The guy in the No. 79 Red Bryant jersey didn’t go unnoticed by Bryant, who just happens to be wearing the same number as his father-in-law – Ring of Honor defensive end Jacob Green, the franchise’s all-time sack leader and also a member of the 35th Anniversary team.

“It means a lot, and of course it makes me feel good,” Bryant said. “It means the fans they appreciate what it is you bring to the table. Especially being a defensive lineman, where everything we do doesn’t really show up on the stat sheet. So that makes me feel even more special to see that they value what I bring to the table.

“Like in any profession, it feels good to see that other people respect what you do.”

And the players, in turn, respect what the fans who packed the berm were able to do.

“It’s been phenomenal,” Bryant said. “They come out every day. They support us. They cheer for us. They could be a million places, but they want to be here to root us on. And that’s pretty cool.”

Cool also capsulized the fan experience. Just ask Bart Kooyman, who came from Spanaway on this day and was wearing a customized No. 75 jersey his wife, Alexis, gave him for his birthday.

“This was awesome, and I definitely look forward to coming back next year,” Kooyman said. “I think they have a team this year worthy of the Super Bowl, so it was definitely worth coming out and seeing what it’s all about.”

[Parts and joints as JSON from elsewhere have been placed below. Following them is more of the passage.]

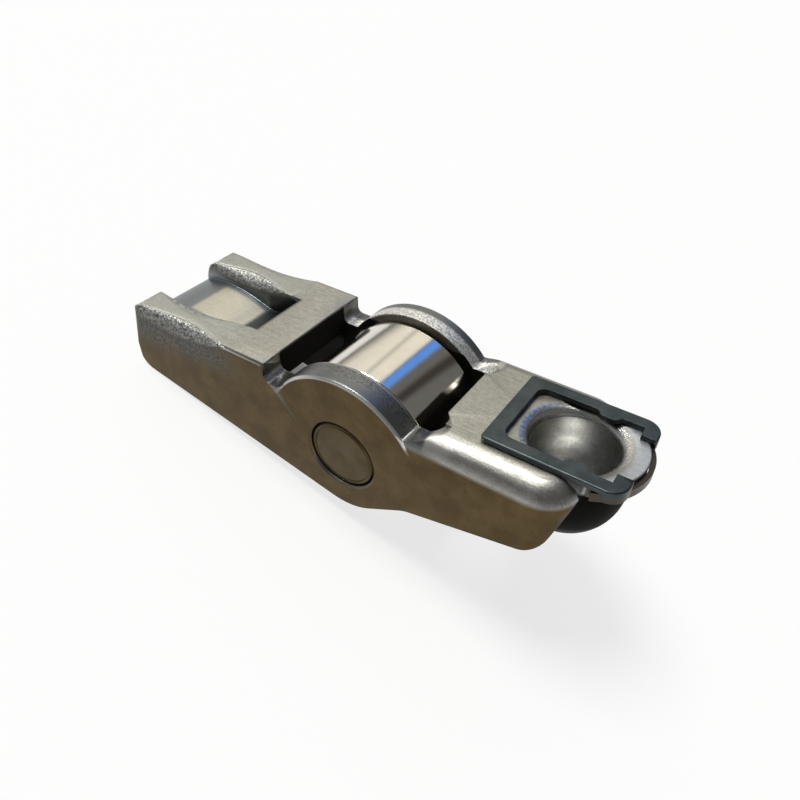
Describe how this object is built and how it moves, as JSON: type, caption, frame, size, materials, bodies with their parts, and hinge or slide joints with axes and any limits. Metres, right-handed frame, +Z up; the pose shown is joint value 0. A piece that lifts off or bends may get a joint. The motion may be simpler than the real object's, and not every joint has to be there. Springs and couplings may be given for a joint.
{
  "type": "roller finger follower rocker arm",
  "caption": "Stamped steel roller rocker arm with a needle-bearing cam roller, a ball socket with a spring clip, and a valve pad between its ears.",
  "frame": {"origin": "on the table, below the middle of the whole part's extent as it lies at rest", "axes": "+Z up from the table, +X along the part towards its ball socket end, +Y along the roller's axle"},
  "size_m": [0.0524, 0.0154, 0.0224],
  "materials": {
    "stamped_steel": "satin",
    "ground_steel": "satin",
    "spring_steel": "satin"
  },
  "bodies": {
    "arm": {"arm": "stamped_steel", "axle_pin": "ground_steel", "clip": "spring_steel"},
    "roller": {"roller": "ground_steel"},
    "needles": {"needle_01": "ground_steel", "needle_02": "ground_steel", "needle_03": "ground_steel", "needle_04": "ground_steel", "needle_05": "ground_steel", "needle_06": "ground_steel", "needle_07": "ground_steel", "needle_08": "ground_steel", "needle_09": "ground_steel", "needle_10": "ground_steel", "needle_11": "ground_steel", "needle_12": "ground_steel", "needle_13": "ground_steel", "needle_14": "ground_steel", "needle_15": "ground_steel", "needle_16": "ground_steel", "needle_17": "ground_steel", "needle_18": "ground_steel"}
  },
  "joints": [
    {"name": "roller_spin", "type": "hinge", "parent": "arm", "child": "roller", "pos_m": [0.00271, 0, 0.00827], "axis": [0, 1, 0], "continuous": true},
    {"name": "needle_orbit", "type": "hinge", "parent": "arm", "child": "needles", "pos_m": [0.00271, 0, 0.00827], "axis": [0, 1, 0], "continuous": true}
  ],
  "couplings": [
    {"joint": "needle_orbit", "follows": "roller_spin", "ratio": 0.5844}
  ]
}
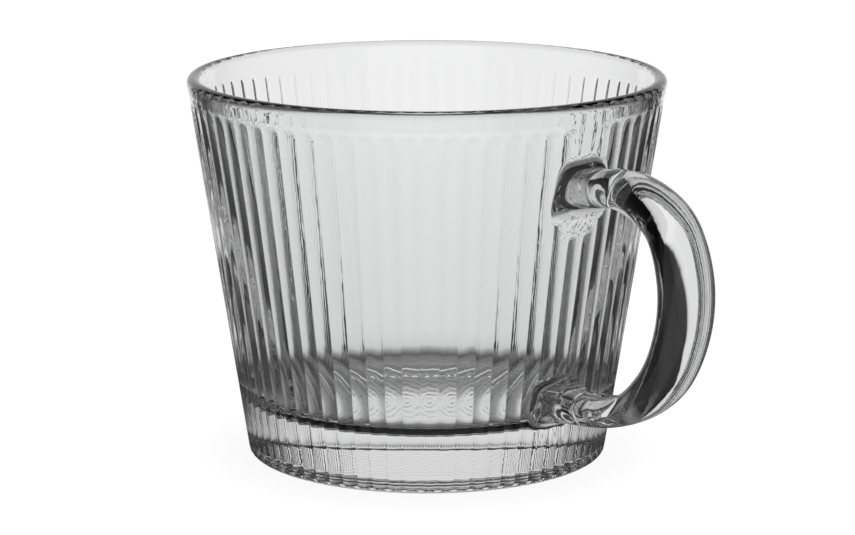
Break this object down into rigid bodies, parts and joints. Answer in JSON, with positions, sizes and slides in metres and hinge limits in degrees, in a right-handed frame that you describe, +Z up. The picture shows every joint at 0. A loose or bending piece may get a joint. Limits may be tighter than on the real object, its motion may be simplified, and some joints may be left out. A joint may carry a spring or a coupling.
{
  "type": "chai glass",
  "caption": "Clear ribbed glass mug with a thick base and a C-shaped handle fused on at two short necks, for hot tea.",
  "frame": {"origin": "on the cup's axis, at the middle of the ring that the mug stands on", "axes": "+Z up along the cup's axis, +X from the axis towards the handle"},
  "size_m": [0.1321, 0.1004, 0.0804],
  "materials": {
    "bowl_glass": "clear, fire-polished",
    "handle_glass": "clear, fire-polished"
  },
  "bodies": {
    "root": {"bowl": "bowl_glass", "handle": "handle_glass"}
  },
  "joints": []
}
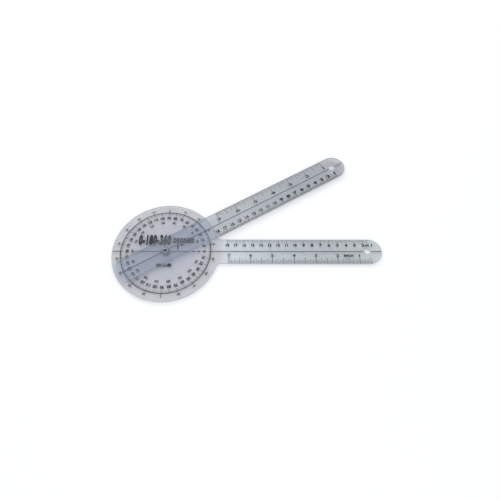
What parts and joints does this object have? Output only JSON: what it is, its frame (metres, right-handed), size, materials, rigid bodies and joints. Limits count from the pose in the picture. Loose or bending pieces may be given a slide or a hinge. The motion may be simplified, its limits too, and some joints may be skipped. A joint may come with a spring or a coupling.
{
  "type": "long arm goniometer",
  "caption": "Clear flat goniometer: a round degree dial with a fixed ruler arm, and a ruler arm that turns on an eyelet at the dial's centre to measure joint angles.",
  "frame": {"origin": "on the pivot's axis, level with the underside of the dial sheet", "axes": "+X along the fixed arm from the pivot to its end, +Z along the pivot's axis out of the printed face, +Y across the fixed arm towards the moving arm"},
  "size_m": [0.3175, 0.2006, 0.0052],
  "materials": {
    "clear_sheet": "clear flexible sheet, faint blue-grey tint, glossy with fine handling scratches",
    "clear_washer": "clear punched plastic",
    "eyelet_metal": "nickel plate, a little dull, rolled rims",
    "black_ink": "screen-printed ink, slightly worn",
    "red_ink": "dark red screen-printed ink, slightly worn"
  },
  "bodies": {
    "fixed_side": {"dial_with_fixed_arm": "clear_sheet", "pivot_eyelet": "eyelet_metal", "top_washer": "clear_washer", "friction_washer": "clear_washer", "bottom_washer": "clear_washer"},
    "moving_side": {"moving_arm": "clear_sheet"}
  },
  "joints": [
    {"name": "arm_pivot", "type": "hinge", "parent": "fixed_side", "child": "moving_side", "pos_m": [0, 0, 0.0026], "axis": [0, 0, 1], "continuous": true}
  ]
}
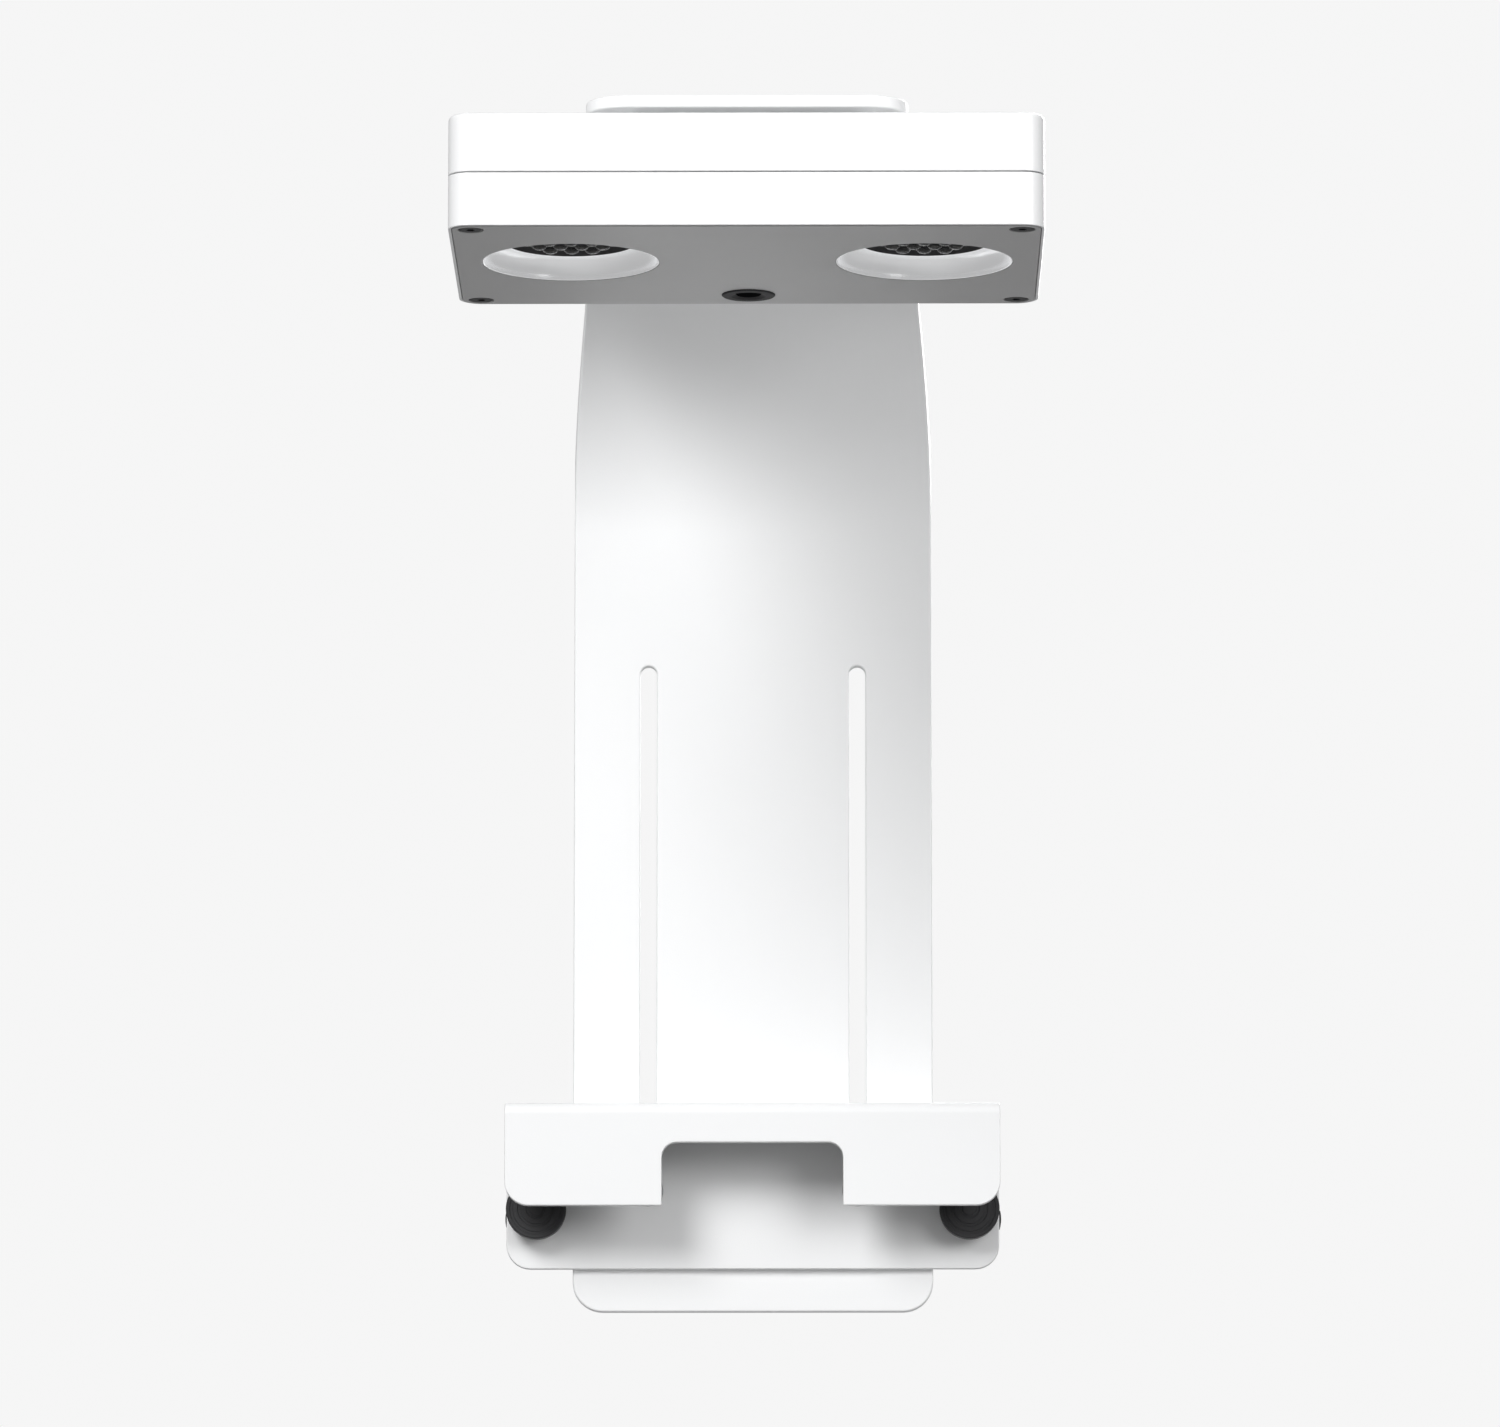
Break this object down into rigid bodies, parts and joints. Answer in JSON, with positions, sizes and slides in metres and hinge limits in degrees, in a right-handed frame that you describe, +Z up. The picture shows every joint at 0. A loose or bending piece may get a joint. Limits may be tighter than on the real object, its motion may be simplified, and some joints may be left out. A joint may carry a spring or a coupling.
{
  "type": "aquarium light",
  "caption": "Flat LED light head with round reflectors under a wide bent arm with height slots, held by a screw clamp on the tank's rear glass.",
  "frame": {"origin": "on top of the tank's rear glass (Z = 0, under the clamp's rim pad), at the glass's inner face (Y = 0), centred on the light's width (X = 0)", "axes": "+X to the viewer's right, +Y away from the viewer in front of the tank, +Z up"},
  "size_m": [0.184, 0.3481, 0.353],
  "materials": {
    "white_casing": "satin white",
    "white_arm": "satin white powder coat",
    "white_cover": "fine satin white",
    "white_bracket": "satin white powder coat",
    "grey_plate": "satin mid grey",
    "black_screw": "satin black",
    "reflector_metal": "bright brushed",
    "array_black": "matte black",
    "lens_clear": "clear",
    "emitter": "phosphor",
    "board_white": "white solder mask",
    "sink_aluminium": "extruded, anodised",
    "fan_black": "satin black",
    "board_green": "green solder mask",
    "chip_black": "matte black",
    "can_metal": "satin",
    "socket_black": "satin black",
    "bezel_dark": "dark grey satin",
    "button_black": "black",
    "steel": "plain steel",
    "spacer_aluminium": "satin",
    "pad_rubber": "soft black",
    "knob_black": "moulded black",
    "brass": "turned"
  },
  "bodies": {
    "clamp": {"clamp_bracket": "white_bracket", "rim_pad": "pad_rubber", "inner_jaw_pads": "pad_rubber", "height_studs": "steel", "clamp_bushes": "steel"},
    "lamp": {"upper_housing": "white_casing", "lower_housing": "white_casing", "arm_plate": "white_arm", "cable_cover_upright": "white_cover", "cable_cover_elbow": "white_cover", "cable_cover_top": "white_cover", "bottom_plate": "grey_plate", "plate_screws": "black_screw", "reflector_left": "reflector_metal", "reflector_right": "reflector_metal", "array_plate_left": "array_black", "array_plate_right": "array_black", "lenses_left": "lens_clear", "lenses_right": "lens_clear", "emitters_left": "emitter", "emitters_right": "emitter", "led_board_left": "board_white", "led_board_right": "board_white", "heat_sink": "sink_aluminium", "fan_frame": "fan_black", "driver_board": "board_green", "board_chips": "chip_black", "switch_body": "chip_black", "board_capacitors": "can_metal", "dc_socket": "socket_black", "button_bezel": "bezel_dark", "bezel_nut": "bezel_dark", "led_board_screws": "steel", "heat_sink_screws": "steel", "fan_screws": "steel", "board_screws": "steel", "button_spring": "steel", "arm_screws": "steel", "arm_nuts": "steel", "arm_spacers": "spacer_aluminium", "cable_grommet": "pad_rubber"},
    "fan": {"fan_rotor": "fan_black"},
    "button": {"control_button": "button_black"},
    "washer_left": {"height_washer_left": "steel"},
    "knob_left": {"height_knob_left": "knob_black", "knob_insert_left": "brass"},
    "pad_left": {"pad_rubber_left": "pad_rubber", "pressure_disc_left": "knob_black"},
    "screw_left": {"clamp_screw_left": "steel", "clamp_knob_left": "knob_black"},
    "washer_right": {"height_washer_right": "steel"},
    "knob_right": {"height_knob_right": "knob_black", "knob_insert_right": "brass"},
    "pad_right": {"pad_rubber_right": "pad_rubber", "pressure_disc_right": "knob_black"},
    "screw_right": {"clamp_screw_right": "steel", "clamp_knob_right": "knob_black"}
  },
  "joints": [
    {"name": "arm_height", "type": "slide", "parent": "clamp", "child": "lamp", "axis": [0, 0, 1], "range_m": [-0.175, 0.019]},
    {"name": "fan_spin", "type": "hinge", "parent": "lamp", "child": "fan", "pos_m": [0, -0.244, 0.265], "axis": [0, 0, 1], "continuous": true},
    {"name": "button_press", "type": "slide", "parent": "lamp", "child": "button", "axis": [0, 0, 1], "range_m": [0, 0.001], "stiffness_N_per_m": 700, "springref_m": -0.001, "deforming": ["button_spring"]},
    {"name": "height_knob_travel_left", "type": "slide", "parent": "clamp", "child": "washer_left", "axis": [0, 1, 0], "range_m": [0, 0.003]},
    {"name": "height_knob_turn_left", "type": "hinge", "parent": "washer_left", "child": "knob_left", "pos_m": [-0.035, 0.037, -0.022], "axis": [0, 1, 0], "range_deg": [-1, 1351]},
    {"name": "clamp_pad_travel_left", "type": "slide", "parent": "clamp", "child": "pad_left", "axis": [0, 1, 0], "range_m": [-0.007, 0.0053]},
    {"name": "clamp_screw_turn_left", "type": "hinge", "parent": "pad_left", "child": "screw_left", "pos_m": [-0.072, 0.03, -0.029], "axis": [0, 1, 0], "range_deg": [-2521, 1909]},
    {"name": "height_knob_travel_right", "type": "slide", "parent": "clamp", "child": "washer_right", "axis": [0, 1, 0], "range_m": [0, 0.003]},
    {"name": "height_knob_turn_right", "type": "hinge", "parent": "washer_right", "child": "knob_right", "pos_m": [0.035, 0.037, -0.022], "axis": [0, 1, 0], "range_deg": [-1, 1351]},
    {"name": "clamp_pad_travel_right", "type": "slide", "parent": "clamp", "child": "pad_right", "axis": [0, 1, 0], "range_m": [-0.007, 0.0053]},
    {"name": "clamp_screw_turn_right", "type": "hinge", "parent": "pad_right", "child": "screw_right", "pos_m": [0.072, 0.03, -0.029], "axis": [0, 1, 0], "range_deg": [-2521, 1909]}
  ],
  "couplings": [
    {"joint": "height_knob_turn_left", "follows": "height_knob_travel_left", "rad_per_m": 7854},
    {"joint": "clamp_screw_turn_left", "follows": "clamp_pad_travel_left", "rad_per_m": 6283.2},
    {"joint": "height_knob_turn_right", "follows": "height_knob_travel_right", "rad_per_m": 7854},
    {"joint": "clamp_screw_turn_right", "follows": "clamp_pad_travel_right", "rad_per_m": 6283.2}
  ]
}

What training camp is really all about is preparing to meet – and perhaps even exceed – the heightened expectations for this season that are rooted in how well the Seahawks did last season, when they posted the third-best regular-season record in club history (11-5), won the franchise’s first road playoff game since 1983 and came within 32 seconds of advancing to the NFC Championship game.

And having the fans around to help generate even more of a buzz during practice has been appreciated.

“It’s amazing the support we get every day,” Sherman said. “It seems like there is a lot of excitement for the season, a lot of people are ready for it to get started. … We’re excited and they’re excited to get it going, and it makes you really excited for the season and everything we can do.”

The last word goes to Carroll: “I’m really glad that we had the chance to visit with them, and have them feel connected to us. So we like to give back as much as we can. They have made it a special camp by the way that it turned out.”